- **Data**:
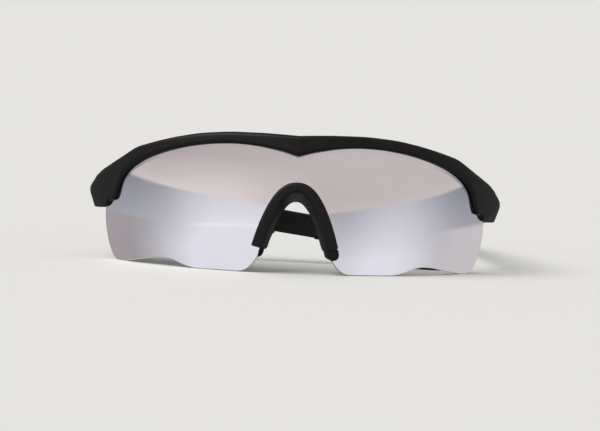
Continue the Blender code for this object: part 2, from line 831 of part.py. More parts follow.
def pad_ring(share):
    """One level section of a pad: a thin plate that opens out towards the face."""
    z = ARCH_TOP - ARCH_DEPTH * (PAD_FOOT_SHARE + (PAD_TOP_SHARE - PAD_FOOT_SHARE) * share)
    inset_share = PAD_FOOT_WIDTH_SHARE + (PAD_TOP_WIDTH_SHARE - PAD_FOOT_WIDTH_SHARE) * share
    depth = PAD_DEPTH * follow(PAD_DEPTH_SHARES, share)
    splay = PAD_SPLAY * follow(PAD_SPLAY_SHARES, share) * depth / PAD_DEPTH
    half = PAD_THICKNESS / 2
    front = np.array([ARCH_HALF_WIDTH * inset_share + half, leg_back() - FIT_GAP - half])
    back = front + np.array([splay, -(depth - PAD_THICKNESS)])
    along = (back - front) / np.linalg.norm(back - front)
    across = np.array([along[1], -along[0]])
    ring = []
    for centre, start in ((front, math.pi / 2), (back, -math.pi / 2)):
        for k in range(PAD_ROUND_STEPS + 1):
            turn = start + math.pi * k / PAD_ROUND_STEPS
            ring.append(centre + half * (math.cos(turn) * along + math.sin(turn) * across))
    return [(run, z, out) for run, out in ring]


def toe_ring(step, inside, outside, front, back):
    """A section of the pad's toe, which carries on the line of the clip's leg below its foot."""
    run, z, out_run, out_z = band_place(1.0)
    below = FIT_GAP + TOE_LENGTH * step
    middle, half = (outside - inside) / 2, (outside + inside) / 2 * follow(TOE_SHARES, step)
    low_run, low_z = run + below * out_z, z - below * out_run
    corners = [(middle - half, front), (middle + half, front), (middle + half, back), (middle - half, back)]
    return [(low_run + offset * out_run, low_z + offset * out_z, out) for offset, out in corners]


def nose_pad(label, side, lens_space):
    """A soft pad with its socket, and a toe that shows below the clip's foot."""

    def place(ring):
        return [wrap_point(side * run, z, out) for run, z, out in ring]

    plate = [place(pad_ring(k / PAD_STATIONS)) for k in range(PAD_STATIONS + 1)]
    pad = loft("nose_pad_" + label, plate, black_rubber())
    smooth(pad, PAD_CREASE)
    seat = leg_back() - FIT_GAP
    floor = leg_back() - POST_LENGTH - FIT_GAP
    block = post_box("socket_block_", label, side, FIT_GAP + SOCKET_WALL, (seat, floor - SOCKET_WALL))
    cut(pad, block, "UNION")
    toe_back = seat - PAD_THICKNESS
    if side > 0:
        widths = (TOE_INSIDE_WIDTH, TOE_OUTSIDE_WIDTH, FRAME_FACE, toe_back)
    else:
        widths = (TOE_TUCKED_WIDTH, TOE_OUTSIDE_WIDTH, -LENS_THICKNESS - 2 * FIT_GAP, toe_back)
    toe = [place(toe_ring(step, *widths)) for step, _ in TOE_SHARES]
    cut(pad, loft("toe_" + label, toe), "UNION")
    cut(pad, post_box("socket_", label, side, FIT_GAP, (seat + CUT_OVERRUN, floor)))
    cut(pad, lens_space)
    return pad


def hinge_pivot(label, side, angle):
    """The empty on a hinge axis that carries an arm and its grip."""
    x, y, _, _ = hinge_place()
    pivot = bpy.data.objects.new("hinge_axis_" + label, None)
    bpy.context.scene.collection.objects.link(pivot)
    pivot.location = (side * x, y, 0)
    pivot.rotation_euler = (0, 0, angle)
    return pivot


def build():
    clear_scene()
    shield_lens()
    front_frame()
    lens_space = lens_shell("lens_space", FIT_GAP)
    nose_clip(lens_space)
    for label, side, fold in (("left", 1, 0), ("right", -1, math.radians(-90))):
        nose_pad(label, side, lens_space)
        hinge_screw(label, side)
        hinge_insert(label, side)
        pivot = hinge_pivot(label, side, fold)
        temple_arm(label, side, pivot)
        ear_grip(label, side, pivot)


build()
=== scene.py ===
"""Looks of a pair of sport sunglasses with a one-piece mirror shield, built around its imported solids.

Metres, +Z up, -Y the way that the wearer looks, +X the wearer's left. The glasses stand on the lens's edge.
"""

import math

import bmesh
import bpy
import numpy as np
from mathutils import Matrix, Vector


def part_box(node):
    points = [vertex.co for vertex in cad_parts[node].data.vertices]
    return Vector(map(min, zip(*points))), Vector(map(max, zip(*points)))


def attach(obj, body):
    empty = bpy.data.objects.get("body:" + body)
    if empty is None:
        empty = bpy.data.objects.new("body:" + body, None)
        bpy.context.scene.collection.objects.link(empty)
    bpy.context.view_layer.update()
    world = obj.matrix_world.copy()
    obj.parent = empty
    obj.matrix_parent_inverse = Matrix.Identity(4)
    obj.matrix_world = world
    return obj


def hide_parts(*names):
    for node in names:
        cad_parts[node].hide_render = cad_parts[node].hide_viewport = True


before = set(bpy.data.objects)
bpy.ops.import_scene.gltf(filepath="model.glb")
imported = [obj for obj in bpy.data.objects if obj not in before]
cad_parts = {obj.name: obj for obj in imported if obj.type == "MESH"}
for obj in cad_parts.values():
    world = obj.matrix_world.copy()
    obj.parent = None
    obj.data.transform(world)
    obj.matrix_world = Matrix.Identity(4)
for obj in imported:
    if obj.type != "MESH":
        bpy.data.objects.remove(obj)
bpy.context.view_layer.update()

# Shield lens
# One piece of smoke-tinted polycarbonate, moulded round the face, with a silver mirror coating on its front.
# Its upper edge sits in the groove of the browline, and its cut-out holds the nose clip.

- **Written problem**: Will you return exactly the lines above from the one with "front_frame()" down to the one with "if empty is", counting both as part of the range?

- **Response to the task**:
    front_frame()
    lens_space = lens_shell("lens_space", FIT_GAP)
    nose_clip(lens_space)
    for label, side, fold in (("left", 1, 0), ("right", -1, math.radians(-90))):
        nose_pad(label, side, lens_space)
        hinge_screw(label, side)
        hinge_insert(label, side)
        pivot = hinge_pivot(label, side, fold)
        temple_arm(label, side, pivot)
        ear_grip(label, side, pivot)


build()
=== scene.py ===
"""Looks of a pair of sport sunglasses with a one-piece mirror shield, built around its imported solids.

Metres, +Z up, -Y the way that the wearer looks, +X the wearer's left. The glasses stand on the lens's edge.
"""

import math

import bmesh
import bpy
import numpy as np
from mathutils import Matrix, Vector


def part_box(node):
    points = [vertex.co for vertex in cad_parts[node].data.vertices]
    return Vector(map(min, zip(*points))), Vector(map(max, zip(*points)))


def attach(obj, body):
    empty = bpy.data.objects.get("body:" + body)
    if empty is None:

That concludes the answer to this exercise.